This is an evaluation report for the Primary Care Home (PCH) model – a way of organising care for groups of 30,000 to 50,000 patients. It was developed by the National Association of Primary Care (NAPC), which commissioned this report.
Established last year, the model seeks to link staff from general practice, community-based services, hospitals, mental health services, social care and voluntary organisations to deliver joined-up care. The model was piloted in 15 rapid test sites, each of which qualified for £40,000 of start-up funding from NHS England. Since then another 170 sites have signed up.
Our formative evaluation was based on reviews in 2016/17 of 13 rapid test sites’ plans and priorities for building the PCH model, and an in-depth look at the progress and early successes in three case study areas.
The report looks at how sites can make early progress with implementing and evaluating their local PCH models, examines what might stand in the way of change and offers a number of broader lessons for the NHS as a whole.
Key messages
Key points raised by the evaluation included:
- Participating in the primary care home programme had strengthened inter-professional working between GPs and other health professionals, and stimulated new services and ways of working tailored to the needs of different patient groups – for example, through targeting frail patients at risk of hospital admission.
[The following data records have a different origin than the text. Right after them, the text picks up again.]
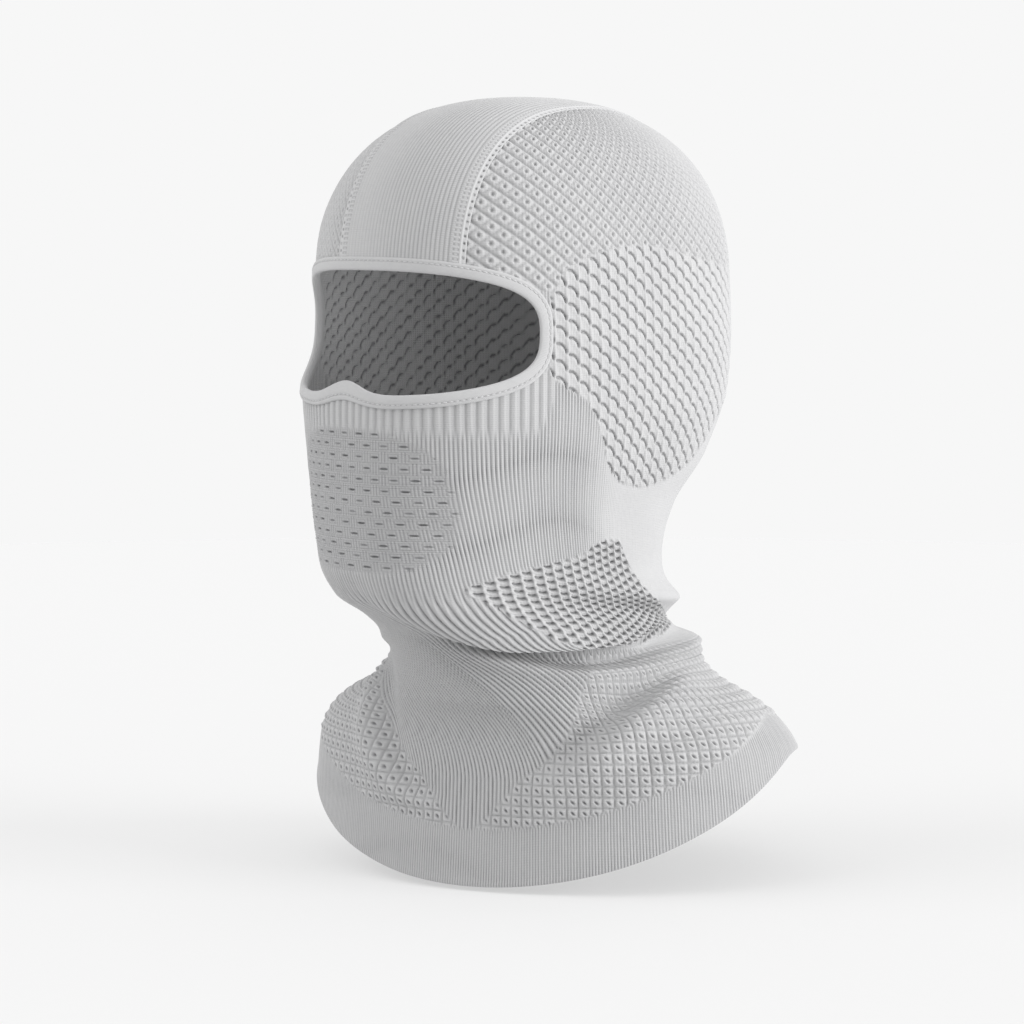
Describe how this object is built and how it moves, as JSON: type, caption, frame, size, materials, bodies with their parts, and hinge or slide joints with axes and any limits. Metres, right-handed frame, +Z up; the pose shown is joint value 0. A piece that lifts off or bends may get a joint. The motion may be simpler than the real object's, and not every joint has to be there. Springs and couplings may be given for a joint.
{
  "type": "balaclava",
  "caption": "Full-head knitted balaclava: wide eye opening with bound edge, slit mouth vent, ear mesh, ribbed crown strip, folded neck and flared bib.",
  "frame": {"origin": "the head seat: the middle of the wearer's head, between the ears at eye height", "axes": "+Z up to the crown, the face looks along -Y, the wearer's left is +X"},
  "size_m": [0.2288, 0.2173, 0.3476],
  "materials": {
    "binding_tape": "folded elastic tape",
    "hem_knit": "fine rib, welted edge",
    "lattice_knit": "raised diamond lattice knit",
    "mesh_knit": "open ladder mesh knit",
    "neck_fold_knit": "lattice knit gathered in folds",
    "plain_knit": "plain jersey",
    "rib_knit": "fine rib knit",
    "sewing_thread": "flatlock and topstitch thread",
    "vent_knit": "knit with small slits"
  },
  "bodies": {
    "head": {"chin_rib_panel": "rib_knit", "crown_rib_strip": "rib_knit", "eye_binding": "binding_tape", "eye_binding_topstitch": "sewing_thread", "left_cheek_rib": "rib_knit", "left_crown_seam": "sewing_thread", "left_ear_mesh": "mesh_knit", "left_neck_fold": "neck_fold_knit", "left_neck_mesh": "mesh_knit", "left_temple_lattice": "lattice_knit", "mouth_vent_panel": "vent_knit", "nape_fold": "neck_fold_knit", "nape_jersey": "plain_knit", "right_cheek_rib": "rib_knit", "right_crown_seam": "sewing_thread", "right_ear_mesh": "mesh_knit", "right_neck_fold": "neck_fold_knit", "right_neck_mesh": "mesh_knit", "right_temple_lattice": "lattice_knit", "throat_rib_panel": "rib_knit", "under_eye_gather": "rib_knit"},
    "bib": {"chest_rib_panel": "rib_knit", "left_bib_lattice": "lattice_knit", "right_bib_lattice": "lattice_knit", "hem_band": "hem_knit"}
  },
  "joints": [
    {"name": "neck_turn", "type": "hinge", "parent": "head", "child": "bib", "pos_m": [0, 0.018, -0.14], "axis": [0, 0, 1], "range_deg": [-53, 17], "stiffness_Nm_per_rad": 0.02, "deforming": ["throat_rib_panel", "left_neck_mesh", "right_neck_mesh", "left_neck_fold", "right_neck_fold", "nape_fold"]}
  ]
}
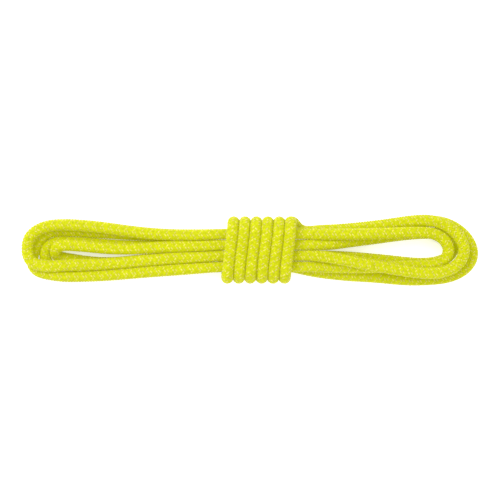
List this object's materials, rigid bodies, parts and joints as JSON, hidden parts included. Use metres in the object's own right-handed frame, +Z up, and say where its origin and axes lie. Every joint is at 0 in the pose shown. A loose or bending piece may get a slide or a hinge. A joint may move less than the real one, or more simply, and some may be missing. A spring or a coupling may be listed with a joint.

- Policy-makers must accept that these new working relationships will take time to establish, as widespread service change requires support from people at all levels and across organisational boundaries.
- Developing the PCH model needs significant investment in time, money and support to enable change: as well as the £40,000 start-up grant, all of the rapid test sites in the study channelled further money and/or professional time into the PCH. Additional funding for general practice will need to be balanced with investment in the kinds of at-scale multidisciplinary work underway in PCH sites.
- The complex external context in which PCHs are emerging – particularly with the development of Sustainability and Transformation Partnerships – could help or hinder their development. Sites will need local commissioners to buy in to the PCH vision and fund pilots of new services, which may be difficult with regional priorities restricting their clout to support enthusiastic sites.
- Good quality data – and the ability to use it – are essential for future evaluations of these models. During the evaluation, good progress had been made by the rapid test sites to select metrics and identify data but none had yet established a systematic process for tracking progress against a defined set of metrics or costs in the first six months. The lack of joined-up data between different parts of the NHS and social care could further impede progress.